While that’s true, it’s also true that some people will inherit money. They have Social Security coming as well and in some cases a pension, which tends to go uncounted. Others, of course, are totally stuck.
But let’s focus on the first figure: $95,776. Does that mean if you have more you’re doing fine and if less you’re in trouble?
Far from it. First, consider your Social Security income in retirement. Now compare that income against your actual cost of living today.
If the numbers are far apart, time to focus on private savings. How much you need is a matter of closing the gap between Social Security and your actual cost of living.
Let’s assume that you have that $95,000 saved for retirement. If you have a cost of living of $50,000 a year and expect Social Security to generate about $20,000, then you have a clear $30,000 income hole to file.
At a 4% withdrawal rate, which experts deem sustainable over time, you will need $750,000 by retirement to make up the difference.

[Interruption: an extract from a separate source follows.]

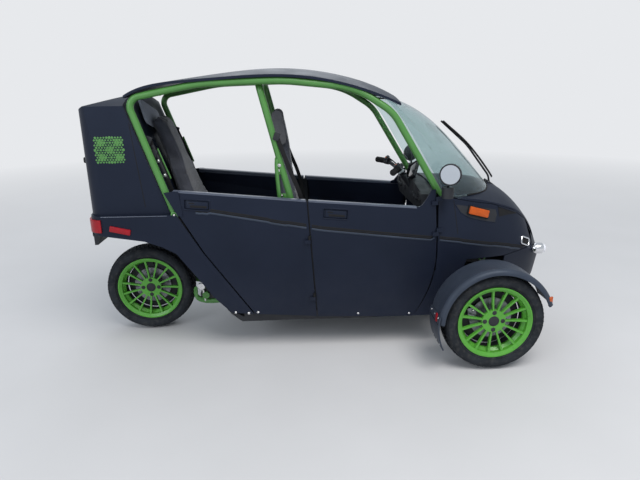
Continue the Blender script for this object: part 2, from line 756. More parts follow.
class CAR_OT_tyres(bpy.types.Operator):
    """Three tyres with ringed side walls and a block tread"""
    bl_idname = "car.tyres"
    bl_label = "Tyres"

    def execute(self, context):
        wheel = context.scene.car_wheels
        for name, body, centre, _, width in WHEELS:
            mesh = moved(tyre_mesh(width, wheel), Matrix.Translation(centre))
            tyre = piece(f"tyre_dressed_{name}", mesh, "tyre_rubber", body)
            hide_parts(f"tyre_{name}")
        return {"FINISHED"}


def nut_mesh(radius):
    """A wheel nut that points along +Y, with a rounded hexagon and a washer face."""
    rings = [(radius * 1.15, 0.0), (radius * 1.15, 0.002), (radius, 0.003), (radius, 0.010),
             (radius * 0.78, 0.0125), (radius * 0.4, 0.0132), (0.0, 0.0132)]
    mesh = revolved(rings, 12)
    for v in mesh.vertices:
        corner = round(math.atan2(v.co.x, v.co.z) / (math.pi / 6))
        if corner % 2 and math.hypot(v.co.x, v.co.z) < radius * 1.01:
            v.co.x, v.co.z = v.co.x * 0.90, v.co.z * 0.90
    return mesh


class CAR_OT_hubs(bpy.types.Operator):
    """Wheel nuts, hub caps, sleeves inside the rims and valve stems"""
    bl_idname = "car.hubs"
    bl_label = "Hubs"

    def execute(self, context):
        wheel = context.scene.car_wheels
        for name, body, centre, side, _ in WHEELS:
            place = Matrix.Translation(centre) @ Matrix.Scale(side, 4, (0, 1, 0))
            nuts = ring_of(nut_mesh(wheel.nut_radius), 4, 0.050, 0.0335)
            piece(f"wheel_nuts_{name}", moved(nuts, place), "chassis_black", body, "bare_steel")
            cap = revolved([(0.0, 0.047), (0.012, 0.0468), (0.020, 0.046), (0.0245, 0.0435), (0.0285, 0.0435),
                            (0.0296, 0.040), (0.0296, 0.027), (0.021, 0.0265), (0.021, 0.036), (0.0, 0.036)], 40)
            piece(f"hub_cap_{name}", moved(cap, place), "chassis_black", body, "trim_black")
            sleeve = revolved([(0.1815, -0.056), (0.1815, -0.036), (0.1675, -0.022), (0.1675, 0.010),
                               (0.1667, 0.010), (0.1667, -0.0225), (0.1807, -0.0365), (0.1807, -0.056)], 72, True)
            piece(f"wheel_sleeve_{name}", moved(sleeve, place), "chassis_black", body, "bare_steel")
            stem = revolved([(0.0, 0.0), (0.004, 0.0), (0.004, 0.022), (0.0055, 0.023), (0.0055, 0.031),
                             (0.004, 0.0325), (0.0, 0.0325)], 12)
            stem.transform(Matrix.Translation((0.0, 0.030, 0.180)) @ Matrix.Rotation(-0.35, 4, "X"))
            piece(f"valve_{name}", moved(stem, place @ Matrix.Rotation(0.2, 4, "Y")), "seal_rubber", body,
                  "tyre_rubber")
        return {"FINISHED"}


# Seats

def pad_mesh(node, seat):
    """A stuffed pad from a packed seat solid: shrunk, remeshed, inflated and capped."""
    pad = placed("pad", joined([nodes[node].data], 1e-5))
    remesh = pad.modifiers.new("remesh", "REMESH")
    remesh.mode = "VOXEL"
    remesh.voxel_size = seat.voxel
    shrink = pad.modifiers.new("shrink", "DISPLACE")
    shrink.strength = -seat.shrink
    shrink.mid_level = 0.0
    soften(pad, 0.6, 10)
    rest = [v.co.copy() for v in pad.data.vertices]
    cloth = pad.modifiers.new("cloth", "CLOTH")
    cloth.settings.use_pressure = True
    cloth.settings.uniform_pressure_force = seat.pressure
    cloth.settings.effector_weights.gravity = 0.0
    cloth.settings.quality = 4
    for step in range(1, 21):
        bpy.context.scene.frame_set(step)
    pad.data = baked(pad)
    bpy.context.scene.frame_set(1)
    for v, start in zip(pad.data.vertices, rest):
        shift = v.co - start
        if shift.length > seat.swell:
            v.co = start + shift.normalized() * seat.swell
    soften(pad, 0.5, 4)
    result = pad.data.copy()
    bpy.data.objects.remove(pad)
    return result


def soften(obj, factor, times):
    """Smooths an object after its other modifiers, and applies them all."""
    smooth = obj.modifiers.new("soften", "SMOOTH")
    smooth.factor = factor
    smooth.iterations = times
    obj.data = baked(obj)


def pressed(mesh, lines, width, depth):
    """Presses sewn channels into a pad along runs of points."""
    legs = [(a, b) for line in lines for a, b in zip(line, line[1:])]
    normals = [v.normal.copy() for v in mesh.vertices]
    for v, normal in zip(mesh.vertices, normals):
        nearest = 1.0
        for a, b in legs:
            run = b - a
            t = min(1.0, max(0.0, (v.co - a).dot(run) / run.length_squared))
            nearest = min(nearest, (v.co - a - run * t).length)
        if nearest < 3 * width:
            v.co -= normal * depth * math.exp(-(nearest / width) ** 2)
    return mesh


SEATS = ("front_seat_base", "front_seat_back", "rear_seat_base", "rear_seat_back")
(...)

Now what matters most is time. If you are relatively young, $95,000 is a great start. You add just $5,000 a year invested at a market rate of return and you’ll get there in under 24 years.
If you are older, say just 10 years from retirement, you shouldn’t try to get a higher return. The risk of loss is too great.
Instead, save more and soon. A couple maxing out their 401(k)s at $18,000 a year and making the extra $5,000 a year in catch-up contributions each will make it in just under a decade.
The point is to find your real number and work backward from there. Don’t rely on misleading averages to set your personal retirement course.